I think each of us are so tightly wound that we can’t let go within ourselves...not worrying about to me...It’s about me right now existing.


Lynne: Things happen so quickly in today’s rapid fire society. We may wonder if we’re running behind. Roni says time is arbitrary.


Roni surveys the scene at his restaurant Adda in Long Island City

Roni: We all have our individual clocks. I’m not a 17 year old startup guy. I was well into my mid-20s when I tried that, maybe I was too late. And then there I was, a 26-year old restaurant operator, everyone else seems to be in their 40s and 50s. How does that work?


I believe our clock is within us. I don’t think I’m too late or too early.


Lynne: When I first interviewed Roni, he mentioned that the famous Marianne Williamson poem , “Our Deepest Fear” was one of his favorites. Here he shares his rendition:


“Our deepest fear is not that we are inadequate.

Our deepest fear is that we are powerful beyond measure.

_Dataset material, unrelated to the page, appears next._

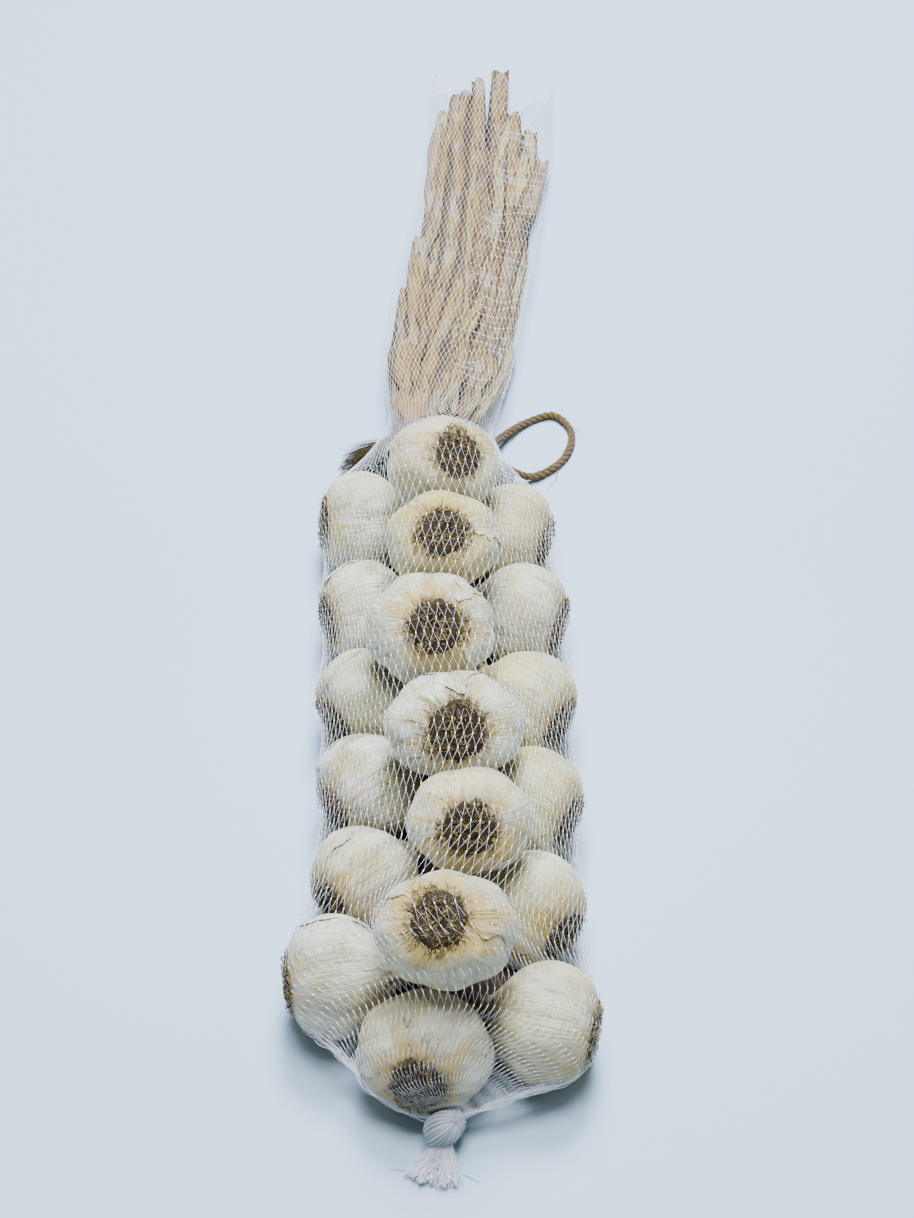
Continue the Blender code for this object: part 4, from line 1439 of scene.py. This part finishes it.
def knit(net):
    """The knots' places: every second row is shifted by half a diamond, and the rows drift a little round the
    braid. The sleeve's open end is ragged."""
    knots = np.empty_like(net)
    for row, ring in enumerate(net):
        column = np.arange(CELLS) + 0.8 * math.sin(0.045 * row) + 0.5 * (row % 2)
        low = np.floor(column).astype(int)
        share = (column - low)[:, None]
        knots[row] = ring[low % CELLS] * (1 - share) + ring[(low + 1) % CELLS] * share
    knots = stay_off_bulbs(knots.reshape(-1, 3)).reshape(knots.shape)
    # On the right of the sleeve the rows lie in pairs, which sag a little.
    along = knots[:, 0, 1] - TIE[1]
    half = 0.5 * (knots[:, :, 0].max(axis=1) - knots[:, :, 0].min(axis=1))[:, None]
    right = np.clip((knots[:, :, 0] - knots[:, :, 0].mean(axis=1)[:, None]) / half, 0, 1)
    paired = np.interp(along, (0.01, 0.04, 0.20, 0.27), (0, 1, 1, 0.5))[:, None] * np.clip(4 * right, 0, 1)
    uneven = np.array(
        [
            [noise.noise((0.21 * row, 0.16 * column, 4.0)) for column in range(CELLS)]
            for row in range(len(net))
        ]
    )
    drawn = (0.72 + 0.5 * uneven) * SLEEVE_STEP * (np.arange(len(net)) % 2)[:, None]
    knots[:, :, 1] -= paired * (drawn + 0.004 * np.sin(math.pi * right) + 0.005 * uneven)
    ragged = np.interp(np.arange(len(net)), (len(net) - 7, len(net) - 1), (0, 1))[:, None]
    torn = np.array([noise.noise((0.9 * column, 3.3, 0.0)) for column in range(CELLS)])
    knots[:, :, 1] += ragged * (0.010 * torn - 0.16 * (knots[:, :, 0] - knots[:, :, 0].mean()))
    knots[:, :, 2] += ragged * 0.004 * np.roll(torn, 9)
    knots[:, :, 2] = np.maximum(knots[:, :, 2], 0.0005)
    return knots


def strand_ends(knots, long, first, last):
    """Where each strand starts on one row's knots and ends on the next row's two nearest knots."""
    starts, ends = [], []
    columns = np.arange(CELLS)
    for row in range(first, min(last, len(knots) - 1)):
        for shift in (-1, 0) if row % 2 == 0 else (0, 1):
            far = (columns + shift) % CELLS
            starts.append(knots[row] + long[row] * KNOT_LENGTH * 0.35)
            ends.append(knots[row + 1][far] - long[row + 1][far] * KNOT_LENGTH * 0.35)
    return np.vstack(starts), np.vstack(ends)


def build_net():
    knots = knit(settle_net())
    bpy.ops.object.select_all(action="DESELECT")
    bpy.ops.mesh.primitive_uv_sphere_add(segments=6, ring_count=3, radius=0.5)
    knot_master = bpy.context.object
    bpy.ops.object.select_all(action="DESELECT")
    bpy.ops.mesh.primitive_cylinder_add(vertices=3, radius=0.5, depth=1.0)
    strand_master = bpy.context.object

    long = np.gradient(knots, axis=0)
    apart = np.linalg.norm(long, axis=2)[..., None]
    long /= apart
    side = np.roll(knots, -1, axis=1) - np.roll(knots, 1, axis=1)
    out = np.cross(side, long)
    out /= np.maximum(np.linalg.norm(out, axis=2)[..., None], 1e-9)
    wide = np.cross(long, out)
    thin = np.clip(np.linalg.norm(side, axis=2) / 0.0052, 0.25, 1.0)[..., None]
    shorter = np.clip(apart / 0.0045, 0.5, 1) * np.sqrt(thin)

    marks = np.linspace(0, len(knots), 5).astype(int)
    for name, first, last in zip(("net_foot", "net_middle", "net_shoulders", "net_sleeve"), marks, marks[1:]):
        rows = slice(first, last)
        axes = np.stack(
            (
                wide[rows] * KNOT_WIDTH * thin[rows],
                out[rows] * KNOT_WIDTH * 0.7 * thin[rows],
                long[rows] * KNOT_LENGTH * shorter[rows] * chance.uniform(0.85, 1.15, thin[rows].shape),
            ),
            axis=2,
        )
        beads = repeated(f"{name}_knots", knot_master, knots[rows].reshape(-1, 3), axes.reshape(-1, 3, 3))
        starts, ends = strand_ends(knots, long, first, last)
        gap = ends - starts
        way = gap / np.maximum(np.linalg.norm(gap, axis=1)[:, None], 1e-9)
        flat = np.cross(way, (0.31, 0.17, 0.93))
        flat /= np.linalg.norm(flat, axis=1)[:, None]
        axes = np.stack((flat * STRAND, np.cross(way, flat) * STRAND, gap), axis=1)
        threads = repeated(f"{name}_strands", strand_master, 0.5 * (starts + ends), axes)
        piece = joined(name, [beads, threads])
        finish_piece(piece, NETTING, "white_net", *(["net"] if name == "net_foot" else []))
    discard(knot_master)
    discard(strand_master)
    return knots


net_knots = build_net()


# The foot knot's long, deep and upper ways, its half sizes along them, and the way its dimple faces.
KNOT_LEAN = np.array(((0.80, 0.42, 0.43), (-0.49, 0.87, 0.06), (-0.35, -0.26, 0.90)))
KNOT_LEAN /= np.linalg.norm(KNOT_LEAN, axis=1)[:, None]
KNOT_HALVES = np.array((0.0086, 0.0064, 0.0068))
DIMPLE_WAY = np.array((0.74, -0.48, 0.47))


def on_knot(ball):
    """Points on a ball of radius one, as points of the knot, which leans up to the right."""
    return FOOT_KNOT + (ball * KNOT_HALVES) @ KNOT_LEAN


def ball_threads(count):
    """Threads laid over the knot like the ribs of a shell, all closing on the dimple at its upper right."""
    pole = DIMPLE_WAY / np.linalg.norm(DIMPLE_WAY)
    flat = np.cross(pole, (0, 1, 0))
    flat /= np.linalg.norm(flat)
    up = np.cross(pole, flat)
    routes = []
    for i in range(count):
        tip = np.linspace(0.03, 0.96, 17) * math.pi
        reach = 1.0 + 0.03 * math.sin(5 * TAU * i / count) + chance.normal(0, 0.014)
        dip = np.interp(tip, (0, 0.5, 1.1), (0.74, 0.88, 1.0))
        twist = TAU * (i + chance.normal(0, 0.12)) / count + 0.7 * (tip - 0.3) / math.pi
        ring = np.sin(tip)[:, None] * (np.cos(twist)[:, None] * flat + np.sin(twist)[:, None] * up)
        routes.append(on_knot((ring + np.cos(tip)[:, None] * pole) * (reach * dip)[:, None]))
    return routes


def tuft_threads():
    """The cut tuft: a wide curly fan to the left and a narrower strip on its right, on the floor."""
    neck = FOOT_KNOT + (-0.0014, -0.0050, -0.0044)
    routes = []
    for i in range(560):
        right = i % 3 == 0
        spread = chance.uniform(-0.15, 0.45) if right else -0.12 - 1.15 * chance.uniform(0, 1) ** 0.9
        middle = 0.0014 if right else -0.0010
        base = neck + np.array((middle + chance.normal(0, 0.0010), 0, chance.normal(0, 0.0010)))
        length = (0.0148 if right else 0.0142) * chance.uniform(0.55, 1.05)
        way = np.array((spread, -1.0, 0.0))
        way /= np.linalg.norm(way)
        side = np.array((way[1], -way[0], 0.0))
        pile = chance.uniform(0.0004, 0.0036)
        waves, phase = chance.uniform(1.5, 3.5), chance.uniform(0, TAU)
        share = np.linspace(0, 1, 9)
        curl = 0.0007 * np.sin(TAU * waves * share + phase) * share**0.5
        route = base + way * length * share[:, None] + side * curl[:, None]
        route[:, 2] = base[2] * (1 - share) ** 1.6 + pile * np.sin(0.5 * math.pi * share) ** 0.7
        route[:, 2] += 0.0004 * np.cos(TAU * waves * share + phase) * share
        routes.append(route)
    return routes


def spare_folds():
    """Folds of spare net that run in to the knot along both lower edges."""
    rows = np.arange(11)
    routes = []
    for find, folds, reach in ((np.argmin, 20, 0.0006), (np.argmax, 26, 0.0009)):
        edge = net_knots[rows, find(net_knots[rows, :, 0], axis=1)]
        edge[1:-1] = 0.25 * edge[:-2] + 0.5 * edge[1:-1] + 0.25 * edge[2:]
        edge = even_route(edge, 26)
        share = np.linspace(0, 1, 26)[:, None]
        for _ in range(folds):
            apart = chance.normal(0, reach, 3) * (0.5 + share)
            swing = np.sin(share * chance.uniform(14, 30) + chance.uniform(0, TAU))
            ripple = 0.0006 * swing * chance.normal(0, 1, 3)
            routes.append((edge + apart + ripple)[: int(chance.uniform(0.6, 1.0) * 26)])
    return routes


def build_foot_knot():
    """The net's gathered end: its knot wound of threads, the cut tuft, and a few cut threads beside it."""
    bpy.ops.object.select_all(action="DESELECT")
    bpy.ops.mesh.primitive_uv_sphere_add(segments=48, ring_count=24, radius=1.0)
    ball = bpy.context.object
    set_in_place(ball)
    core = places_of(ball.data)
    dimple = np.clip(core @ DIMPLE_WAY, 0, 1) ** 4
    move_to(ball.data, on_knot(core * (0.90 - 0.16 * dimple)[:, None]))
    # Painted shade: the ball inside the knot is drawn fully darkened.
    keep_values(ball.data, "fold", np.ones(len(core)))
    routes = ball_threads(112)
    tuft = tuft_threads()
    cut_threads = (((0.0060, -0.0135), (0.90, -0.34), 0.008), ((-0.0150, -0.0120), (-0.95, 0.2), 0.006))
    for start, way, length in cut_threads:
        base = np.array((FOOT_KNOT[0] + start[0], FOOT_KNOT[1] + start[1], 0.0006))
        step = np.array((*way, 0.0)) * length / 4
        tuft.append(np.array([base + step * k + (0, 0.0004 * math.sin(k * 1.4), 0) for k in range(5)]))
    for route in routes + tuft:
        route[:, 2] = np.maximum(route[:, 2], 0.0003)
    laid = strands("ball_threads", routes, 0.00036, 0.8, 1)
    # Painted shade on the knot's threads.
    keep_values(laid.data, "fold", 0.64 + 0.26 * np.sin(np.arange(len(laid.data.vertices)) * 0.013))
    loose = strands("tuft", tuft, 0.00032, 0.8)
    # Painted shade on the tuft, darkest close to the floor.
    keep_values(loose.data, "fold", np.interp(places_of(loose.data)[:, 2], (0.0005, 0.0030), (0.45, 0.0)))
    spare = strands("spare_net", spare_folds(), 0.00022)
    finish_piece(joined("foot_knot", [laid, ball, loose, spare]), NETTING, "white_net")


build_foot_knot()

for master in (ROPE, SKIN_MASTER, STRAW_MASTER):
    discard(master)

# ---------------------------------------------------------------- floor and light


def build_stage():
    bpy.ops.object.select_all(action="DESELECT")
    bpy.ops.mesh.primitive_plane_add(size=8.0, location=(0, 0, 0))
    floor = bpy.context.object
    floor.name = "floor"
    set_in_place(floor)
    material, tree, shader = new_material("floor", Roughness=0.55, Specular_IOR_Level=0.3)
    cloud = speckle(tree, object_places(tree), 1.6, 2.0)
    base = blend(tree, between(tree, cloud, 0.3, 0.7), colour(178, 199, 217), colour(184, 204, 221))
    tree.links.new(base, shader.inputs["Base Color"])
    floor.data.materials.append(material)

    world = bpy.data.worlds.new("studio")
    bpy.context.scene.world = world
    world.use_nodes = True
    background = world.node_tree.nodes["Background"]
    background.inputs["Color"].default_value = colour(255, 238, 206)
    background.inputs["Strength"].default_value = 0.08
    for name, place, size, power in (
        ("soft_light_back", (0.08, 0.68, 1.46), 0.5, 68.0),
        ("soft_light_above", (0.0, -0.08, 1.70), 0.7, 52.0),
        ("soft_light_left", (-1.2, 0.35, 1.10), 0.8, 2.0),
        ("soft_light_right", (1.25, 0.25, 1.05), 0.8, 2.0),
    ):
        data = bpy.data.lights.new(name, "AREA")
        data.shape = "SQUARE"
        data.size = size
        data.energy = power
        data.color = colour(228, 238, 255)[:3]
        light = bpy.data.objects.new(name, data)
        bpy.context.scene.collection.objects.link(light)
        light.location = place
        light.rotation_euler = (Vector((0, 0, 0.03)) - Vector(place)).to_track_quat("-Z", "Y").to_euler()


build_stage()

It is our light, not our darkness

That most frightens us.”


 

Lynne: Deep down, I think we are all like Roni: multi-faceted people with lots of different interests. But society has taught us that conventional success means sticking to a certain path. And sometimes in walking that path, we neglect those other parts of us, those parts that give us deep joy because we think we won’t be externally rewarded in the same way. Or the risk is too high. Or we think we’re too old and must submit to a responsible adult life.


My personal takeaway from Roni’s story is that we should all take time to look  within & reflect on what matters most to us. Explore. Don’t be afraid to try a lot of different things. See what’s holding you back from trying. And then once you’ve identified what it is, you can begin to loosen the grip of those shackles.